Discussions of the role value judgements play in scientific activity generally start by assuming a categorization of values in distinct kinds: epistemic or cognitive and others, political, social, ethical. Second, non-epistemic values are meant to influence, at most, the choice between theories or research programs. Third, this influence would not affect the epistemic/representational content of scientific knowledge (Lacey), but would entail however, fourthly, the inability of epistemology to account for the conditions of scientific knowledge (Laudan). I will call these three points into question. I will consider ethical value judgements, in relation to judgments of responsibility, significance and negligibility, and argue that even though ethical they can have an epistemic function. I will take up two specific cases of development of models, both addressing a ‘knowledge-phenomenon’: in cognitive science I will contrast models pertaining to representational and to embodied theories of cognition (Varela). In social science I will contrast deficit and participation models of public understanding of science (Wynne, Jasanoff). In these two cases, I will argue that through judgments of responsibility ethical values can first influence the conception of the phenomena to be explained, what has to be accounted for. This conception makes then possible certain judgments of significance which influence the identification of what has to be taken into account, what kind of data count as relevant, and which condition thereby the kind of possible models for the phenomenon under study.
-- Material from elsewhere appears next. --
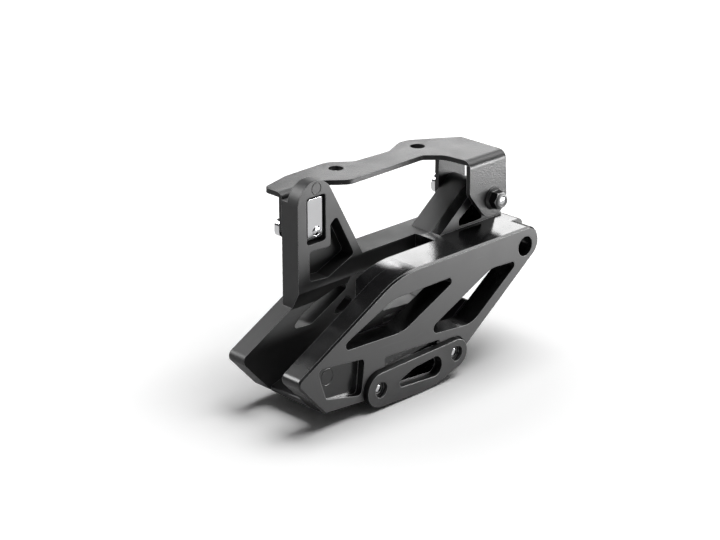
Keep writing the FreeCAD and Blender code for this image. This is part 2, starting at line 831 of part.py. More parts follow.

Furthermore, through judgements of negligibility ethical values can influence the assessment of a given model. Ethical values can therefore have an influence on the epistemic/representational content and thereby be constitutive of objectivity. That conclusion doesn’t show however an inability of epistemology to apply to scientific knowledge, but rather a deficiency of traditional epistemology oblivious to the conditions of formation of knowledge. It stresses the need for philosophy of science to enlarge its vision of epistemology and to benefit from recent developments in this domain. The shift in philosophy of science towards the conditions of scientific practice and formation of

scientific knowledge, that is associated with the perception of the epistemic function of ‘nonepistemic’ values, was mirrored in epistemology by a shift towards the conditions of acquisition and enunciation of knowledge claims and beliefs. Contextual epistemology and virtue epistemology show the epistemological relevance of considerations relative to the epistemic context in the evaluation of knowledge claims and to the intellectual virtues of the epistemic agents in the formation of beliefs. And I will contend that the epistemological legitimacy of such considerations provides philosophy of science with a promising epistemological framework for conceiving the epistemic relevance of ethical value judgements in the production of scientific knowledge.